K-1's are studying salamanders and 2-3's are starting the year with their annual water study and participation in the DEC's Day in the Life of the Hudson River.  Middle schoolers have started something new - The Nature Patchwork Project, observing an area of the school's property for a year, and creating detailed nature observation journals that they will publish to Pinterest as a way to share their findings publicly.

Thomas Friedman in a September Op-ed We Are All Noah Now urges our generation  - and our children's  - to be the "Noah generation" - charged with saving the earth and its species from extinction.  To care about nature, children need to be immersed in nature and be environmentally literate.  In today's tech-focused world, that's not so easy.

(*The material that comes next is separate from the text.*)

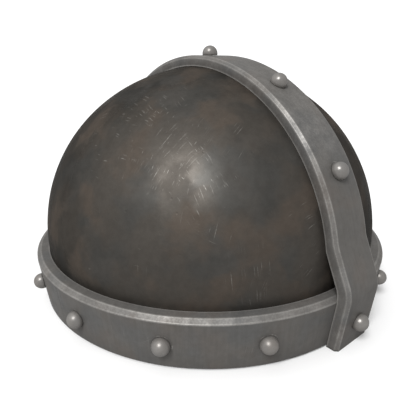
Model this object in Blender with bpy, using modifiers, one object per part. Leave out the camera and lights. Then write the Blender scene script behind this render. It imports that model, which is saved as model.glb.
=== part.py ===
"""Riveted iron helmet: a hollow dome, a brow band round its rim and a crest band over its top.

The crest runs from front (-Y) to back (+Y). Heights are measured from the brow band's lower
edge, and one empty lifts everything so that the crest's feet stand on the ground plane.
"""

import math

import bmesh
import bpy
from mathutils import Matrix, Vector

# General sizes, in metres
FIT_GAP = 0.0003
ROUND_STEPS = 56
DOME_RINGS = 12

# Dome: half an ellipsoid on a short tapered skirt
DOME_RADIUS = 0.1120
DOME_RISE = 0.1073
DOME_WIDEST_HEIGHT = 0.0350
DOME_RIM_RADIUS = 0.1106
DOME_RIM_RECESS = 0.0008
DOME_WALL = 0.0020

# Brow band: a flared ring that leans on the skirt
BROW_HEIGHT = 0.0304
BROW_RIM_THICKNESS = 0.0061
BROW_TOP_THICKNESS = 0.0078
BROW_CHAMFER_WIDTH = 0.0025
BROW_CHAMFER_HEIGHT = 0.0023

# Crest band: a strap over the dome, stepped out over the brow band at each end
CREST_WIDTH = 0.0290
CREST_THICKNESS = 0.0058
CREST_CHAMFER = 0.0017
CREST_STEPS = 36
STEP_START_ABOVE_BROW = 0.0275
STEP_END_ABOVE_BROW = 0.0040
STEP_BEND_RADIUS = 0.0200
STEP_BEND_STEPS = 4
FOOT_THICKNESS = 0.0058
FOOT_DROP = 0.0012

# Rivets: ball heads outside, flat bucked tails inside
BROW_RIVET_PLACES = 14
CREST_RIVET_SPREAD = math.radians(30)
CREST_RIVETS_EACH_SIDE = 2
RIVET_HEIGHT = 0.0140
RIVET_HEAD_RADIUS = 0.0049
RIVET_HEAD_LIFT = 0.0010
RIVET_SHANK_RADIUS = 0.0016
RIVET_TAIL_RADIUS = 0.0034
RIVET_TAIL_HEIGHT = 0.0014
RIVET_TAIL_SEAT = 0.0007
RIVET_STEPS = 12
RIVET_HEAD_STEPS = 5

# Modelling: how far cutters run past what they cut, and the distance for merging points
CUTTER_SPARE = 0.0100
MERGE = 0.00001


def clear_scene():
    """Removes every object and mesh that the file opened with."""
    for obj in list(bpy.data.objects):
        bpy.data.objects.remove(obj, do_unlink=True)
    for collection in list(bpy.data.collections):
        bpy.data.collections.remove(collection)


def new_collection(name):
    """A collection of that name in the scene."""
    collection = bpy.data.collections.new(name)
    bpy.context.scene.collection.children.link(collection)
    return collection


def iron(name, colour, roughness):
    """A metal material with one base colour."""
    material = bpy.data.materials.new(name)
    material.use_nodes = True
    shader = material.node_tree.nodes["Principled BSDF"]
    shader.inputs["Base Color"].default_value = (*colour, 1.0)
    shader.inputs["Metallic"].default_value = 0.8
    shader.inputs["Roughness"].default_value = roughness
    return material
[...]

How lucky are we that Parker is at the cutting edge of pedagogy in a unique learning environment, where the outdoors is a classroom and a teacher both?!

Thursday, September 22, 2016

Community, passion, involvement: Preparing kids for Yale



  • What is a community to which you belong? Reflect on the footprint that you have left.
  • Reflect on a time in the last few years when you felt genuine excitement learning about something.
  • Write about something that you love to do.


These are essay questions on Yale University's freshman admission application.  According to author Amy Wang in Quartz, more than anything else, colleges are looking for passion and civic engagement.  

When developing these traits, it pays to start early - and Pre K isn't too early!  The habits of engagement and community that lead to passion can't really be authentic if they don't start until a student's junior year in high school. 

Exploring the world in ways that lead to purposeful action is something that teachers intentionally build into the curriculum at Parker.  When our kids are filling out their Yale applications, they won't have to stretch to answer these questions or come up with a canned response.  They will have plenty of material to draw upon because they will have been living it and feeling it for years.